---------- Excerpted data
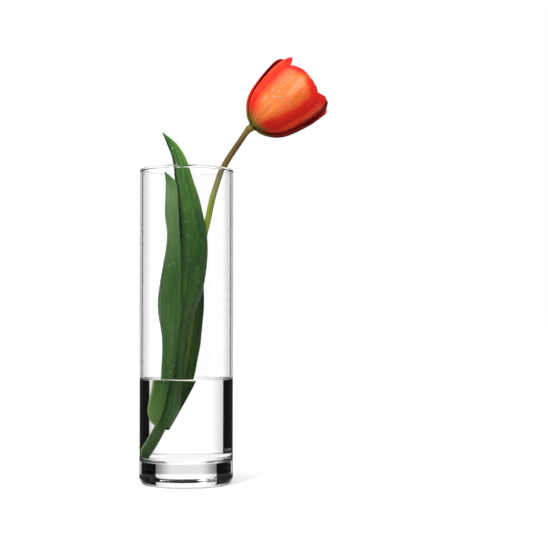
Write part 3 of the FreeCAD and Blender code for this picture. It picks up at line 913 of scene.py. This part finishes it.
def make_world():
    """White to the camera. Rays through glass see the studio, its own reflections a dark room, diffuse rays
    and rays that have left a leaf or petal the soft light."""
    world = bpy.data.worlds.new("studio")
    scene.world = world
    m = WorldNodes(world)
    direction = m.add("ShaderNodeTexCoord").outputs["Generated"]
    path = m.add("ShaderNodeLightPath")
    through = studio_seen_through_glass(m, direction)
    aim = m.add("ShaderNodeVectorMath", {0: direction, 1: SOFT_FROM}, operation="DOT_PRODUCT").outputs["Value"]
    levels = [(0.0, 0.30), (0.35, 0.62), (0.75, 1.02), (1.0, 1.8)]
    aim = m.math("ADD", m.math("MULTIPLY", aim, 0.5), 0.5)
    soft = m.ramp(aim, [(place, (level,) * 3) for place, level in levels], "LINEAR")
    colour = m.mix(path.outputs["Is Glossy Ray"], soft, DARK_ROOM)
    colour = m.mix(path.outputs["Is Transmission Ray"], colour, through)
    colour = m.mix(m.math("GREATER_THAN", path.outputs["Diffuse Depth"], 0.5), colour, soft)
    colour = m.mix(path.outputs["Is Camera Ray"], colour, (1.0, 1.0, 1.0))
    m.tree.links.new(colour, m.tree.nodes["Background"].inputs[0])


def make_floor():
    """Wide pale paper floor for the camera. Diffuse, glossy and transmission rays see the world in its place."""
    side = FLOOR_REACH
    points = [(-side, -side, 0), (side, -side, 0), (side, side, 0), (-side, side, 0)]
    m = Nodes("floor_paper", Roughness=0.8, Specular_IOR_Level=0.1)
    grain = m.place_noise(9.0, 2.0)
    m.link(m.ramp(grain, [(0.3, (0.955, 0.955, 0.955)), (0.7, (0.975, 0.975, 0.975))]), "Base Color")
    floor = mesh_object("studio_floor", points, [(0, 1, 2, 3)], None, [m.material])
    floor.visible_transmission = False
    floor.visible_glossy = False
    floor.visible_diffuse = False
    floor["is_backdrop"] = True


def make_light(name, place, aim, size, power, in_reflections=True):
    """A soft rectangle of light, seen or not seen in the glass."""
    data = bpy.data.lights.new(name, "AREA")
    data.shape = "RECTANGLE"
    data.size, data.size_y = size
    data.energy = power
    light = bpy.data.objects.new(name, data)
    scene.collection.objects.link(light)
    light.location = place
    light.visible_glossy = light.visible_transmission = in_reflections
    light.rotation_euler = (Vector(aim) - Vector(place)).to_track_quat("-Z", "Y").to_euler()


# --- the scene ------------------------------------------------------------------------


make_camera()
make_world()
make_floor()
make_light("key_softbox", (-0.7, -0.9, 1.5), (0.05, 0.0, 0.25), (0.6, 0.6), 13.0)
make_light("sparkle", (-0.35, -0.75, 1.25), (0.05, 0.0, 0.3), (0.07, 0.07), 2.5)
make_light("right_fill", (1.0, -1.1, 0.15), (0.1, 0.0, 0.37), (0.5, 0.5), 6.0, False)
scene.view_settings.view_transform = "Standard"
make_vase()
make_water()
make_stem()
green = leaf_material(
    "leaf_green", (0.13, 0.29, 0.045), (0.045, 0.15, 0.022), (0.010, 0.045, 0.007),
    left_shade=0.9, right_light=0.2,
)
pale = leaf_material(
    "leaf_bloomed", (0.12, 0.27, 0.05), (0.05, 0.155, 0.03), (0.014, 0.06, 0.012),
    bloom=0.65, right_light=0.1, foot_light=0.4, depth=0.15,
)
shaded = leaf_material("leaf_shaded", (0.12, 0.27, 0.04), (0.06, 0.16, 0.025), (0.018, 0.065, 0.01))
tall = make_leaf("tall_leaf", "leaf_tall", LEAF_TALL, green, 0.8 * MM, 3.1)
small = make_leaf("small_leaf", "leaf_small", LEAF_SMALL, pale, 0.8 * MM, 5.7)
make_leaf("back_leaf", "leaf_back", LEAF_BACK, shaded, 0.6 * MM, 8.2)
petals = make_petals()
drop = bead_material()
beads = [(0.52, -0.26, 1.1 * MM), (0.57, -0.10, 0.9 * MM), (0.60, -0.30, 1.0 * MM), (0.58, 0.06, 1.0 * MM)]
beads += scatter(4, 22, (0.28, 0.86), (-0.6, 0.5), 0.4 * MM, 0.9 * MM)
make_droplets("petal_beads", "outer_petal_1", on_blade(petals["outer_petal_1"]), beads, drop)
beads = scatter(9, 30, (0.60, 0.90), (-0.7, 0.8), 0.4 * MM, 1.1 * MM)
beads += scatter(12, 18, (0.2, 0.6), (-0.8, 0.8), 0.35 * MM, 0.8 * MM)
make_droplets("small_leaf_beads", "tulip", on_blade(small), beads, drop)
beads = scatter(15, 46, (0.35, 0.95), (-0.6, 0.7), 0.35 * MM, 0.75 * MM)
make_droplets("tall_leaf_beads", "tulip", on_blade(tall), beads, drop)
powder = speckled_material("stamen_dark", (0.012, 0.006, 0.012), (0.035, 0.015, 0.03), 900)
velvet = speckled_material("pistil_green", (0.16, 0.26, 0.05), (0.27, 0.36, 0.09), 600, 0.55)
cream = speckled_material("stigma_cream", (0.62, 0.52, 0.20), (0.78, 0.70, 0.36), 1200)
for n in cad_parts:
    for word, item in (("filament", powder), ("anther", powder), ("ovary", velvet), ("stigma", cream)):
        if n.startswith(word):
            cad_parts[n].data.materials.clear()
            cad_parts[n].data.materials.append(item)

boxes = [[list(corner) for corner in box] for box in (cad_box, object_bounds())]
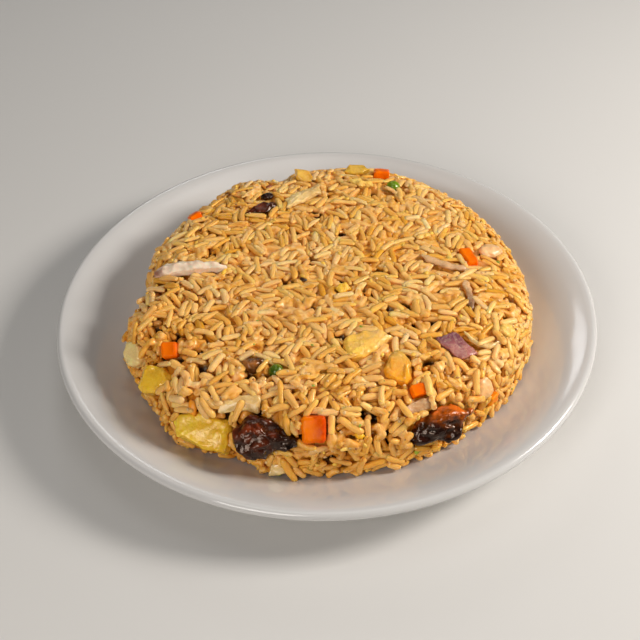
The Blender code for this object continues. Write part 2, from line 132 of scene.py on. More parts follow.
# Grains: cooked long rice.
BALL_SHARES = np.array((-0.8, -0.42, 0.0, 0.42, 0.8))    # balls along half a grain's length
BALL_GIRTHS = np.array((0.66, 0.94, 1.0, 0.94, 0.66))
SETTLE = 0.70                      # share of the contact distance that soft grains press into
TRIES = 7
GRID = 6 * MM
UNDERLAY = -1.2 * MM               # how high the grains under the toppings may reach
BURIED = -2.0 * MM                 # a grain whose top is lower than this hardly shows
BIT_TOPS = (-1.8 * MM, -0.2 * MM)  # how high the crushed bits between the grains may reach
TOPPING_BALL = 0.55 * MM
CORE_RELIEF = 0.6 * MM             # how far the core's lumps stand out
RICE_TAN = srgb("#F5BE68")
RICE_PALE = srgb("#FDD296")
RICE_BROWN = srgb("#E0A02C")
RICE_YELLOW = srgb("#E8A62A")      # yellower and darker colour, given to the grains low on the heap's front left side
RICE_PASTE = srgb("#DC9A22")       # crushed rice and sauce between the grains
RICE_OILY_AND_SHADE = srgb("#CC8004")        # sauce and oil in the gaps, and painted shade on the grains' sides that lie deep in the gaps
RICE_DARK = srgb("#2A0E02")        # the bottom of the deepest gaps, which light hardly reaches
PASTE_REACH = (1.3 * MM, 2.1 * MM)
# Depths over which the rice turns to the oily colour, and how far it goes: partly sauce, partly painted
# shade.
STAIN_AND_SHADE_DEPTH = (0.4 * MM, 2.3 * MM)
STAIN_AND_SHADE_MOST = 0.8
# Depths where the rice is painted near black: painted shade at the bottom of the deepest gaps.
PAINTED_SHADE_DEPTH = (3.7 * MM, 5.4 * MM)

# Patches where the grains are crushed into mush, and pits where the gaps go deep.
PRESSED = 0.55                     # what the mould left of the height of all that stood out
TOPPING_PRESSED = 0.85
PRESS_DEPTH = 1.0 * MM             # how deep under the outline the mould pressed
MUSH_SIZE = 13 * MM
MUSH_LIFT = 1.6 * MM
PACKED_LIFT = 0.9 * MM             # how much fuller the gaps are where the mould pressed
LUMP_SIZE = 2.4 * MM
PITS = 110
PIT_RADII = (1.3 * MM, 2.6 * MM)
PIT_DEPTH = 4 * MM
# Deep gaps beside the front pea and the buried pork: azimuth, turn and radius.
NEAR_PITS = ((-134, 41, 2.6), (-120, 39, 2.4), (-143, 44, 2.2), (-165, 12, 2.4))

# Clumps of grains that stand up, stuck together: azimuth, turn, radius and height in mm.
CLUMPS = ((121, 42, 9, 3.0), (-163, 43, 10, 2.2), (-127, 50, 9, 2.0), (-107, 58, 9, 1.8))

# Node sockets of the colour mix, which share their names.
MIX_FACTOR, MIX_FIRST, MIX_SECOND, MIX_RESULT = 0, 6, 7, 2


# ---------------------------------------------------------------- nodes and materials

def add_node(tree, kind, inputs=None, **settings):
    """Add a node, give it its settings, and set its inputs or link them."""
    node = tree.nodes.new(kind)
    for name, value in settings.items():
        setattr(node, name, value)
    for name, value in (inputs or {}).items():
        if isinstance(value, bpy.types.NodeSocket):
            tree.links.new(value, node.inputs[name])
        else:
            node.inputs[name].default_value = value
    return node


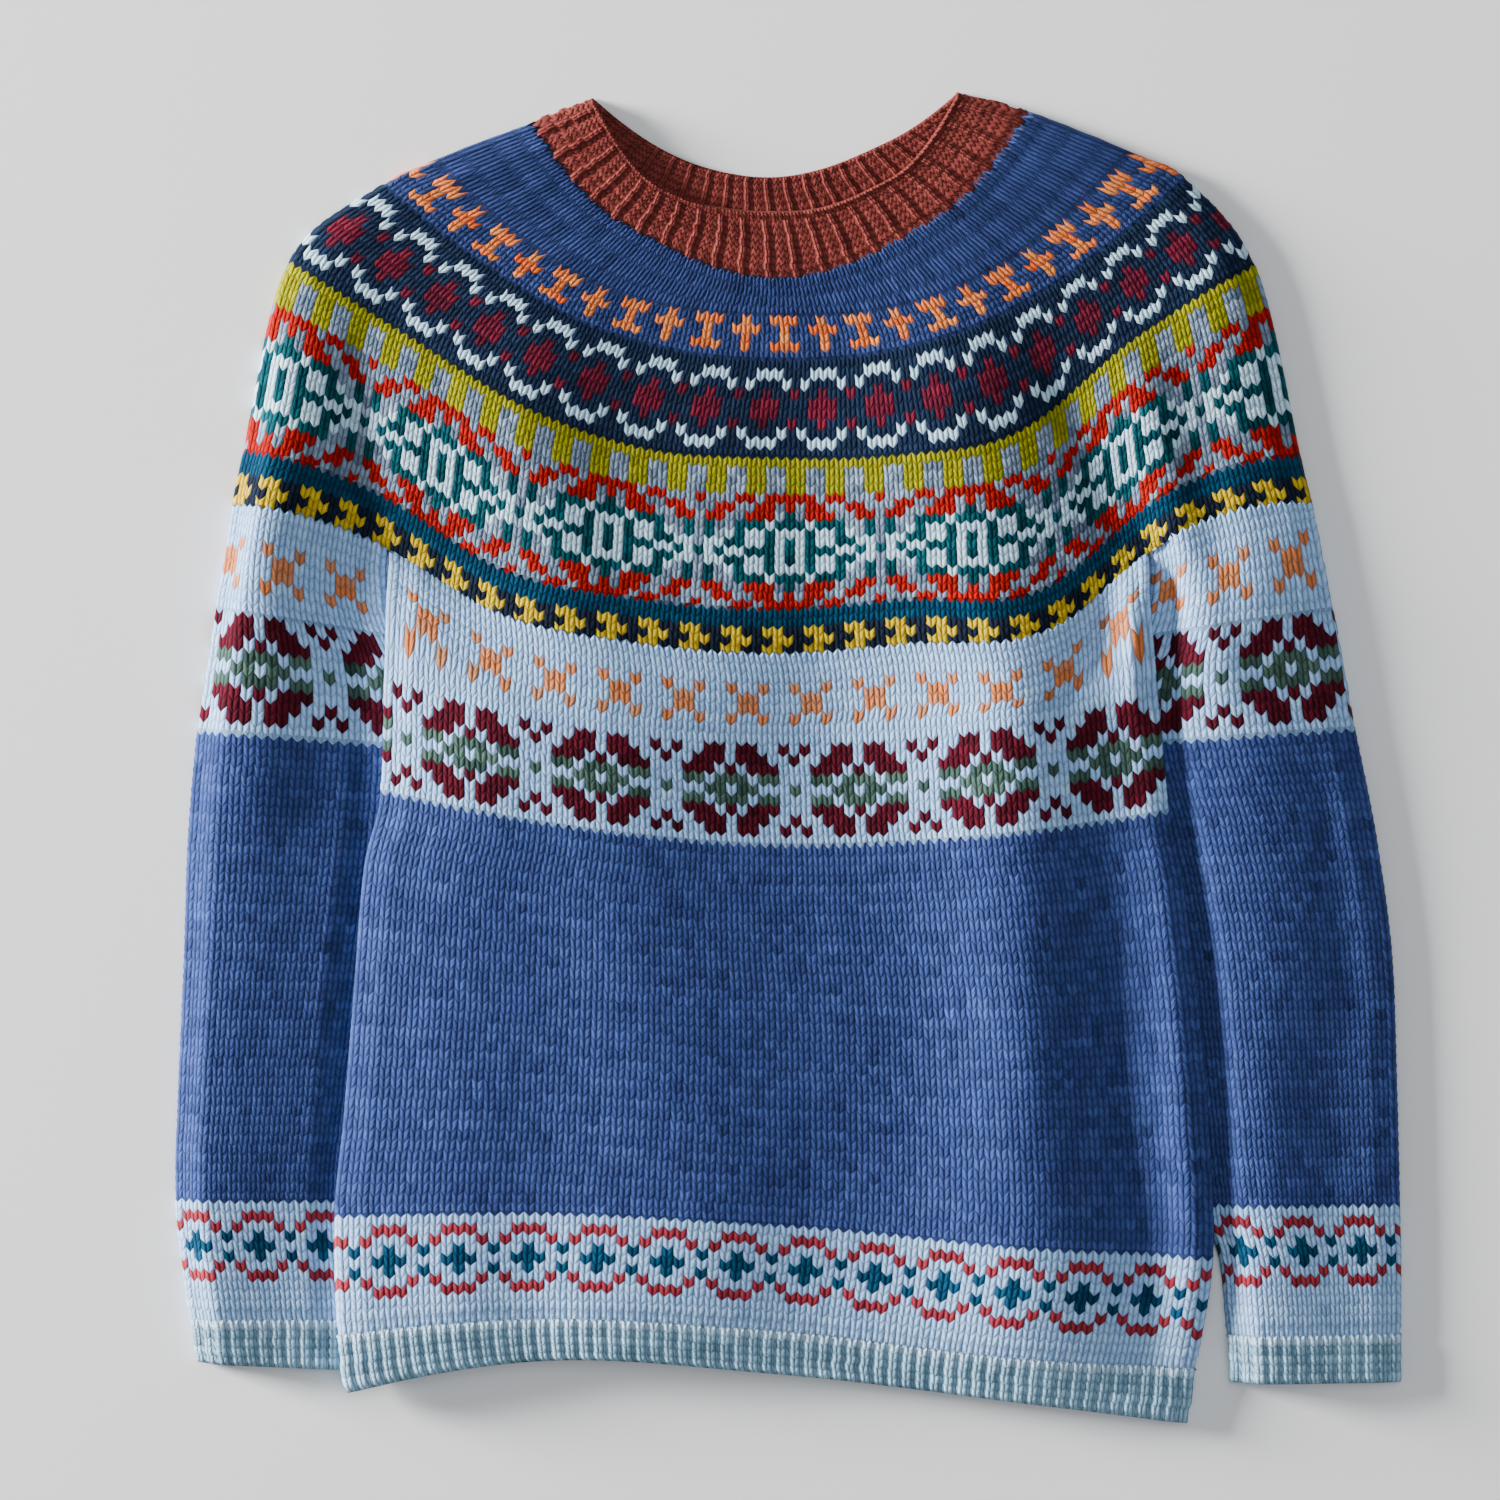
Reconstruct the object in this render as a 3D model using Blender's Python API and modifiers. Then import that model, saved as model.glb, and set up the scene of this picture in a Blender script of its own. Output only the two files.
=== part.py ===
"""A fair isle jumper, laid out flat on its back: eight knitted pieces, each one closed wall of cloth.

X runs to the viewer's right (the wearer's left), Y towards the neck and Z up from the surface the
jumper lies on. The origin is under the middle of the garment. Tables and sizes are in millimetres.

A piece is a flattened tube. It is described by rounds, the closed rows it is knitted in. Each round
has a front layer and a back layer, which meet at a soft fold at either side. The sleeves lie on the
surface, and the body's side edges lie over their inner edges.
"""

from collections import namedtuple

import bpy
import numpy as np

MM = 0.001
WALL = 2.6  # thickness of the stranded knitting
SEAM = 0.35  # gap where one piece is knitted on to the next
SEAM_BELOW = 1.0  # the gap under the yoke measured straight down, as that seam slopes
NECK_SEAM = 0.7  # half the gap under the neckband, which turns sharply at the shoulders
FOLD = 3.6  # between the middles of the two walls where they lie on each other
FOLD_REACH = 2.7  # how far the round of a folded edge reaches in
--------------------
Keep only those lines of the records that hold "materials", and return them.

# [Full answer]
            cad_parts[n].data.materials.clear()
            cad_parts[n].data.materials.append(item)
# ---------------------------------------------------------------- nodes and materials